Dice que el camino «engancha» y la prueba son Carol y Carmen. «Es un vicio, segregas mucha serotonina», asegura Carol, que tiene un problema de espalda que le impide cargar mucho peso. Secunda Carmen: «Es una meditación en movimiento, no vuelves igual que te fuiste». «Te simplifica la vida. Porque la mente se ocupa en comer, dormir, ducharte y tomar alguna cerveza», se apunta a la conversación Francisco, que esa mañana ha salido a las siete desde Guernica (ellas han partido de un albergue cercano a Morga y han hecho 23 kilómetros).

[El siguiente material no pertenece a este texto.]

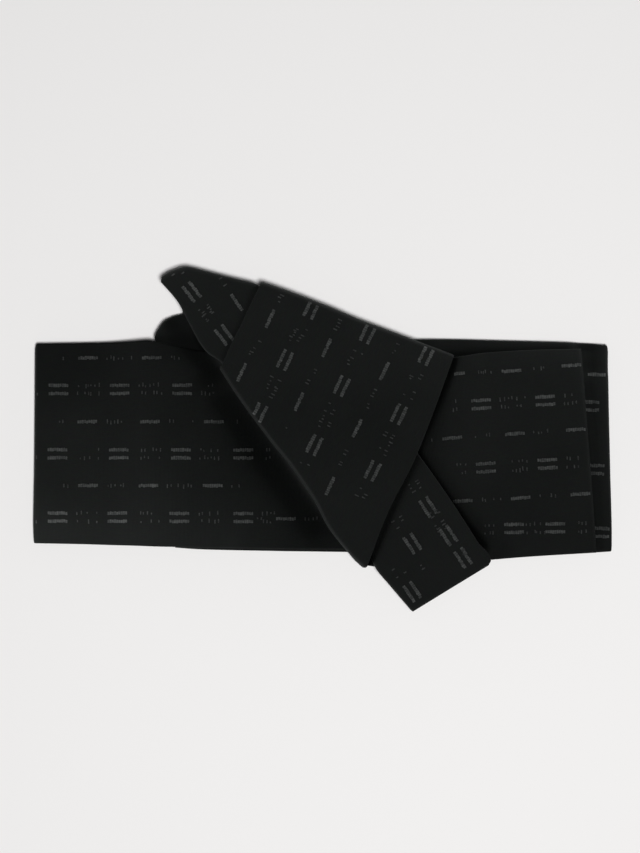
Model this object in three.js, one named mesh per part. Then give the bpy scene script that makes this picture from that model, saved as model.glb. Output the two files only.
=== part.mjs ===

Todos los caminantes coinciden en que precisamente no es la etapa más bonita. «El asfalto es muy pesado y las entradas a las ciudades siempre son un poco deslucidas. Es aburrido y te cansa mucho los pies». Pero a las chicas les queda aguante para apuntarse a una tarde de poteo por el Casco Viejo, donde comerán un menú que les saque del bocadillo, la comida principal del peregrino, con sabrosas excepciones como la que hizo Rubén a su paso por San Sebastián: «solomillo con foie». «Yo no hago más que comer pan», confiesa Carmen, pero Carol tiene intolerancia al gluten y recarga fuerzas «con la fruta». Ese día toca homenaje y una escapada «al Museo de Bellas Artes». Y luego a seguir. Buen Camino.